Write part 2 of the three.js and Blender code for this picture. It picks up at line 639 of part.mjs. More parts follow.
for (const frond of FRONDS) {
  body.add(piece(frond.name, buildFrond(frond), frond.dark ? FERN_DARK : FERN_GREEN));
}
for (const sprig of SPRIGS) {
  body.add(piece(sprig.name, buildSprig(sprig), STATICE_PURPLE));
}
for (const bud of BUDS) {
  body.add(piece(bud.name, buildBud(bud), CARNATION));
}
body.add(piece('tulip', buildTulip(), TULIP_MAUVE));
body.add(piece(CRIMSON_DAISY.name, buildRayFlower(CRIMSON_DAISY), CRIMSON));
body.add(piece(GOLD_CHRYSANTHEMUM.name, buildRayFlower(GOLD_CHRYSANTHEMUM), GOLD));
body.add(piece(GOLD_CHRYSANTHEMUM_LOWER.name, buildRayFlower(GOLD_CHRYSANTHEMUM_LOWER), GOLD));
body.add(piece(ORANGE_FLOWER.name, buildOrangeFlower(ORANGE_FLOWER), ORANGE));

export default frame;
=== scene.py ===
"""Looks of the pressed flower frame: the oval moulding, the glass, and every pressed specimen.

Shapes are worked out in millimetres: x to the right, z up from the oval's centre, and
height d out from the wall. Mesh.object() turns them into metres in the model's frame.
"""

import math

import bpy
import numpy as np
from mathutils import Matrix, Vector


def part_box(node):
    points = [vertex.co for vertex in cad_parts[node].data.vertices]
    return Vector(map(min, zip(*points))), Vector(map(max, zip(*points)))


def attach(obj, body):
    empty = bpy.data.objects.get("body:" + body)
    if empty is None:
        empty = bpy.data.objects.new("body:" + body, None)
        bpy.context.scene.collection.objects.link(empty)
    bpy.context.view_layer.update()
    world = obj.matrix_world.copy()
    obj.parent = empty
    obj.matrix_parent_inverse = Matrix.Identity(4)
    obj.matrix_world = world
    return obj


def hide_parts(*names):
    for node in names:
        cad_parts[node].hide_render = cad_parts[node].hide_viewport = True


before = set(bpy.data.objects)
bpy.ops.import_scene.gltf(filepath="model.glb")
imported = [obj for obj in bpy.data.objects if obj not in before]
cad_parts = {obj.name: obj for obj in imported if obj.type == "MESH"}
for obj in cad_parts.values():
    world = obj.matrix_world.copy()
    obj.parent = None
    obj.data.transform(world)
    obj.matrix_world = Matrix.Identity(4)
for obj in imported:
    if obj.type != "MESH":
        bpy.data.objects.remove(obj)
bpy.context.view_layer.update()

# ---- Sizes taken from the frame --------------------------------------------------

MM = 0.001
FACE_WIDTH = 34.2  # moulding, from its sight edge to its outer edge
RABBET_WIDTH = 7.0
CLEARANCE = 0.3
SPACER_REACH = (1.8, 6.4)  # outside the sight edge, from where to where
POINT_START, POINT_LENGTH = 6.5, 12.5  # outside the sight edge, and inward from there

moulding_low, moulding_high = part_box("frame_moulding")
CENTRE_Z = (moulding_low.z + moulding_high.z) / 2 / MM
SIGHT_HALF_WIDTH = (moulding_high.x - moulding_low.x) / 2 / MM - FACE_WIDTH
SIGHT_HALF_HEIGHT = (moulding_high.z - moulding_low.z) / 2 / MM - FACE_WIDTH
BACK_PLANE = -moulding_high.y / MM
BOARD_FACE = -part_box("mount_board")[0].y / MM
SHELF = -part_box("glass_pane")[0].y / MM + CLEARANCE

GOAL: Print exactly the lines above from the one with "body.add(piece(bud.name, buildBud(bud), CARNATION));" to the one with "for node in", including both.

WRITTEN RESPONSE:
  body.add(piece(bud.name, buildBud(bud), CARNATION));
}
body.add(piece('tulip', buildTulip(), TULIP_MAUVE));
body.add(piece(CRIMSON_DAISY.name, buildRayFlower(CRIMSON_DAISY), CRIMSON));
body.add(piece(GOLD_CHRYSANTHEMUM.name, buildRayFlower(GOLD_CHRYSANTHEMUM), GOLD));
body.add(piece(GOLD_CHRYSANTHEMUM_LOWER.name, buildRayFlower(GOLD_CHRYSANTHEMUM_LOWER), GOLD));
body.add(piece(ORANGE_FLOWER.name, buildOrangeFlower(ORANGE_FLOWER), ORANGE));

export default frame;
=== scene.py ===
"""Looks of the pressed flower frame: the oval moulding, the glass, and every pressed specimen.

Shapes are worked out in millimetres: x to the right, z up from the oval's centre, and
height d out from the wall. Mesh.object() turns them into metres in the model's frame.
"""

import math

import bpy
import numpy as np
from mathutils import Matrix, Vector


def part_box(node):
    points = [vertex.co for vertex in cad_parts[node].data.vertices]
    return Vector(map(min, zip(*points))), Vector(map(max, zip(*points)))


def attach(obj, body):
    empty = bpy.data.objects.get("body:" + body)
    if empty is None:
        empty = bpy.data.objects.new("body:" + body, None)
        bpy.context.scene.collection.objects.link(empty)
    bpy.context.view_layer.update()
    world = obj.matrix_world.copy()
    obj.parent = empty
    obj.matrix_parent_inverse = Matrix.Identity(4)
    obj.matrix_world = world
    return obj


def hide_parts(*names):
    for node in names:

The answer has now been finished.